-- Goal of the exercise --
Filter the listing and keep only the lines with the word "from".

-- Data shown --
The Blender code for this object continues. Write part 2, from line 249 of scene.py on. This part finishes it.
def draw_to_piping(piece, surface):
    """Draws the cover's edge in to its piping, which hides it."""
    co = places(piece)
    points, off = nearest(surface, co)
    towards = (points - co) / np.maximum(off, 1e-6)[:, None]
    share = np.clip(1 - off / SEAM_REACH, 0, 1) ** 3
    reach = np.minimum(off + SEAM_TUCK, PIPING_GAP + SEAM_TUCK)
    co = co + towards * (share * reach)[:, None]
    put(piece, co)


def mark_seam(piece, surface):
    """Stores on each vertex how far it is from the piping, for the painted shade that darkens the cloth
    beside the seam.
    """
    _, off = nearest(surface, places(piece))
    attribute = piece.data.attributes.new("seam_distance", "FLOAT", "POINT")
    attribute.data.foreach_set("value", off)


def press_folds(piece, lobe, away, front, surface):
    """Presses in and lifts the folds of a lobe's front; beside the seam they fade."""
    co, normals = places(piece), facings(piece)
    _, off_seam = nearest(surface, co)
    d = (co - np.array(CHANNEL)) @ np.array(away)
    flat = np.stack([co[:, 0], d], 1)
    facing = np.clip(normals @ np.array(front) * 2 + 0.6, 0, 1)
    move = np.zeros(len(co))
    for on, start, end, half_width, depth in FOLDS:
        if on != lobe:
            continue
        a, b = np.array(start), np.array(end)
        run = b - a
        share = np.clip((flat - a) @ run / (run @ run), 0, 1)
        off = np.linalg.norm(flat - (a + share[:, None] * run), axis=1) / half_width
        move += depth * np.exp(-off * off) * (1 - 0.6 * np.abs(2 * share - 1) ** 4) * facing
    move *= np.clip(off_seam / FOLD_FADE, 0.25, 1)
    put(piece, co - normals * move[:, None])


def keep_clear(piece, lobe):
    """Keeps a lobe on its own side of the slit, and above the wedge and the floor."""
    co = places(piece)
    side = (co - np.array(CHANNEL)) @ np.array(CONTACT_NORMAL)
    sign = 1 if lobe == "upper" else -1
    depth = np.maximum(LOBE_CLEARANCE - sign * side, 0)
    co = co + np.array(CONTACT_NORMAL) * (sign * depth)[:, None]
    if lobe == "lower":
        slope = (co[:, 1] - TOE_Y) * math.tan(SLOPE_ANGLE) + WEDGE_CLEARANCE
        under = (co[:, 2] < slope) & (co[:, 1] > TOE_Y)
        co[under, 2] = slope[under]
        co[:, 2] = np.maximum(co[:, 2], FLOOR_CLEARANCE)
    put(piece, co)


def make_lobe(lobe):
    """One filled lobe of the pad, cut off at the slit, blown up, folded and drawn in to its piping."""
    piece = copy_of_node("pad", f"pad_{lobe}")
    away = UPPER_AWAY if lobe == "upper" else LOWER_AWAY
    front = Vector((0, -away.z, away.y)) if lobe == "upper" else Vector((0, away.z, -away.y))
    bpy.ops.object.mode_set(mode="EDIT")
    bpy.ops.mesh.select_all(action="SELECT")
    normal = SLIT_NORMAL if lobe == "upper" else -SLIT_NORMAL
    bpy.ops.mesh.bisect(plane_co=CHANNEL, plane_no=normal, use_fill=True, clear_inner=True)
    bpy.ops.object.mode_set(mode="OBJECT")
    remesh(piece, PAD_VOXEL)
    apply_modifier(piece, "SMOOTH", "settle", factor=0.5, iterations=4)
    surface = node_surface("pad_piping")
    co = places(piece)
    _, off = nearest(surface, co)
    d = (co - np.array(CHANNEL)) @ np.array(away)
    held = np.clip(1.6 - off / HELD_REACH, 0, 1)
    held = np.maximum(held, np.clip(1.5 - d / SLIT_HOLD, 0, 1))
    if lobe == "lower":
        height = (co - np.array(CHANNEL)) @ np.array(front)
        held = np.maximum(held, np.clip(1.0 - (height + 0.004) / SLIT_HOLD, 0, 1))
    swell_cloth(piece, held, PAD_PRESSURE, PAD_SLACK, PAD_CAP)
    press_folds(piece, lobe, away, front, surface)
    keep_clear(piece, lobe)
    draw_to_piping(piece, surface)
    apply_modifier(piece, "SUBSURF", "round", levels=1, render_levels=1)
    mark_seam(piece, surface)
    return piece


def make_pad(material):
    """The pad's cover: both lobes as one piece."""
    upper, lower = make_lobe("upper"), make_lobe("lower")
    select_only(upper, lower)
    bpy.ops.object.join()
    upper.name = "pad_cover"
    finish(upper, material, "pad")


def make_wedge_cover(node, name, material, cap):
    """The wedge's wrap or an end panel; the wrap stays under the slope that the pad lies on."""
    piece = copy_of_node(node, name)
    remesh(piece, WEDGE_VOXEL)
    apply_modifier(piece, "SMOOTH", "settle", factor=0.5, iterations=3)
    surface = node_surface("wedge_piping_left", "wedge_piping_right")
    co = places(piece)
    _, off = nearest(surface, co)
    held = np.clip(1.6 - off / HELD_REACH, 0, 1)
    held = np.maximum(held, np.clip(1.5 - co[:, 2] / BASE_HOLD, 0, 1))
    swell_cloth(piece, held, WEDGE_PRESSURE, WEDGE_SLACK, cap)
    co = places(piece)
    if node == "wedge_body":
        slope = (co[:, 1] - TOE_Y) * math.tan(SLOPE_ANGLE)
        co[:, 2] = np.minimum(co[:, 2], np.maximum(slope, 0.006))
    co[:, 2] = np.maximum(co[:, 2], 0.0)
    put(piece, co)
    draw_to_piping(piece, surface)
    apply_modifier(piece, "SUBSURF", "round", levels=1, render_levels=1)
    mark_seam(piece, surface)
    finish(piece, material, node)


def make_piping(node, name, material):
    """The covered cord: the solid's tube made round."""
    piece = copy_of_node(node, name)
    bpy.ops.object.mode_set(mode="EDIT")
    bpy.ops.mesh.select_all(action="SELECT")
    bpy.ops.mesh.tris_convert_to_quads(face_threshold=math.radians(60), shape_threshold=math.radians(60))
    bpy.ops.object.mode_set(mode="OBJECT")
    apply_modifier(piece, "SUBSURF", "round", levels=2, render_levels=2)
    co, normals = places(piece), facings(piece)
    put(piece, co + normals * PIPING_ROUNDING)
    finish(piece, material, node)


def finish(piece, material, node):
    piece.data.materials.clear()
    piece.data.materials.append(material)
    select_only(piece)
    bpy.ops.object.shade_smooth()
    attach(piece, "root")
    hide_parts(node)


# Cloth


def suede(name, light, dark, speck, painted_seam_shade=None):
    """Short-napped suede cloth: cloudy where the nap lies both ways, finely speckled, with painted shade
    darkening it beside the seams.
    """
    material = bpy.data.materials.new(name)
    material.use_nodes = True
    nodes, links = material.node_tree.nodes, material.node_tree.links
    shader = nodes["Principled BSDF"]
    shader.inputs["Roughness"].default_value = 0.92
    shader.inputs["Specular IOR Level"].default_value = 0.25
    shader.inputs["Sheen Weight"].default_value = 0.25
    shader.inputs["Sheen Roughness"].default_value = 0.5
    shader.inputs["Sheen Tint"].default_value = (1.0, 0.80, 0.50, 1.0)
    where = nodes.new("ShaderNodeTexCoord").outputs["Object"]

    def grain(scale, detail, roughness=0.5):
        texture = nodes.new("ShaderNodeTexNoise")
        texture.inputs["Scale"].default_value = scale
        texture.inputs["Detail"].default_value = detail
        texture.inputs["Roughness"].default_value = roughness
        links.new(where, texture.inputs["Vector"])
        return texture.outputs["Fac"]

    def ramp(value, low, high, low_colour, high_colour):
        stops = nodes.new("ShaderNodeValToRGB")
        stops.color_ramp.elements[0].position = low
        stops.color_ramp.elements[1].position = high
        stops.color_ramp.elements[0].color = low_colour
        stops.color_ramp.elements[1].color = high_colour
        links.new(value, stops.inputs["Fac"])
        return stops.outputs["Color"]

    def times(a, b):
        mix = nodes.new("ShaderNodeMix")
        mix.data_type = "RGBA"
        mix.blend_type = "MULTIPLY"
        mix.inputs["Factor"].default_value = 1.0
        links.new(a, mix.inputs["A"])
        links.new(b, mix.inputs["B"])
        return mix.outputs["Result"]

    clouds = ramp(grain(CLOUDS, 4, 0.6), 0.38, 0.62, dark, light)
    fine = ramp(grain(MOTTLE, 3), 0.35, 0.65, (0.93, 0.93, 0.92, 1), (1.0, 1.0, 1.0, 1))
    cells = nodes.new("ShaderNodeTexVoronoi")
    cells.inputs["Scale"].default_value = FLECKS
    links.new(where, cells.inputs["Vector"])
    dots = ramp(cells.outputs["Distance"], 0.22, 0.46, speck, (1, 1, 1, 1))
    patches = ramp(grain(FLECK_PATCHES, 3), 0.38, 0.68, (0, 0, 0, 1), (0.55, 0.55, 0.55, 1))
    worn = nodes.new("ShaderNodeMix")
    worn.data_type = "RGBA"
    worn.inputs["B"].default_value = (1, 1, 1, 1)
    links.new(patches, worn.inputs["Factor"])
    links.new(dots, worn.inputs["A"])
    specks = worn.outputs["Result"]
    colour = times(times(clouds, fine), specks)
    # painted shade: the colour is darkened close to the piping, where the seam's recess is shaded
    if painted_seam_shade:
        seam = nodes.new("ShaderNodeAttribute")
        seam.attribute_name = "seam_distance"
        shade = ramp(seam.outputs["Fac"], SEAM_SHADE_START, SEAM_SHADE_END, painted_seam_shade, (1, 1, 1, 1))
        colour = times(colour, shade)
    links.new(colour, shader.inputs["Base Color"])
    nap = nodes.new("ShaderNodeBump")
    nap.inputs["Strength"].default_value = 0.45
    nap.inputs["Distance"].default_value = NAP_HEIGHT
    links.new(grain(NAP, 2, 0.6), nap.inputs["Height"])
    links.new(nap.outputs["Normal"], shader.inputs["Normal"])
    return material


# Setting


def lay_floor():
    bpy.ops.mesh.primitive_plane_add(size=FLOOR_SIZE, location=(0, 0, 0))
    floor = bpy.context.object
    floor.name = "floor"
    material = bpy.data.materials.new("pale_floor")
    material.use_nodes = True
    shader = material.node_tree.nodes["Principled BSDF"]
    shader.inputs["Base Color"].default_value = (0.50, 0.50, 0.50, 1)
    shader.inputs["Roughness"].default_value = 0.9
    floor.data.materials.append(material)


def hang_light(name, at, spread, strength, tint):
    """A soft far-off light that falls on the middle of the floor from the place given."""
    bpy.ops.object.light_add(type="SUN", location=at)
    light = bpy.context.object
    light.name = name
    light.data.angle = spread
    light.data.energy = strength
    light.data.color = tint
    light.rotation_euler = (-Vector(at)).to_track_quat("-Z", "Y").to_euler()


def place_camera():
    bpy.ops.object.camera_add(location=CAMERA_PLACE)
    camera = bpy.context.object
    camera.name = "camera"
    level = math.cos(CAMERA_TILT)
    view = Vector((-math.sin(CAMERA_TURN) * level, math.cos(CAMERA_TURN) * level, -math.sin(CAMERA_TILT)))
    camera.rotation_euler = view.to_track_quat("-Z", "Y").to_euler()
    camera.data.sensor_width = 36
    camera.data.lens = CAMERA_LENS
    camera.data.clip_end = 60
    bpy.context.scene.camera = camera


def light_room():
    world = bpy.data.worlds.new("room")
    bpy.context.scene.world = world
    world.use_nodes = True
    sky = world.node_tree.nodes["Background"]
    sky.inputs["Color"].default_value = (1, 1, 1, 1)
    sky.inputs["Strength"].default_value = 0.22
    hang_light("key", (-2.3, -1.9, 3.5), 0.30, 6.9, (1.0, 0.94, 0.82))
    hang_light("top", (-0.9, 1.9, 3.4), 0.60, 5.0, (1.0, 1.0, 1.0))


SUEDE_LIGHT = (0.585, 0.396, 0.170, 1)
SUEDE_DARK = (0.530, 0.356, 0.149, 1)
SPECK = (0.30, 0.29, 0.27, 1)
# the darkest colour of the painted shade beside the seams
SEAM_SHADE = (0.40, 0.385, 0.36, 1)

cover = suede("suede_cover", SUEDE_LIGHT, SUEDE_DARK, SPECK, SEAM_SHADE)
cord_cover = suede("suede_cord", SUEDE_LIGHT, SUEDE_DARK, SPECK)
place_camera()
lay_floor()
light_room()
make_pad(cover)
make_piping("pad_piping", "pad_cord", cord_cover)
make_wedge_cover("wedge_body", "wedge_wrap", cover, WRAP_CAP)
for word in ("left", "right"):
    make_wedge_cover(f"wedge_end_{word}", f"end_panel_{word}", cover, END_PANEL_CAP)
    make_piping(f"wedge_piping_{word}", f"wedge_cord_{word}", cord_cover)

-- Solution to the problem --
The Blender code for this object continues. Write part 2, from line 249 of scene.py on. This part finishes it.
    """Stores on each vertex how far it is from the piping, for the painted shade that darkens the cloth
    """A soft far-off light that falls on the middle of the floor from the place given."""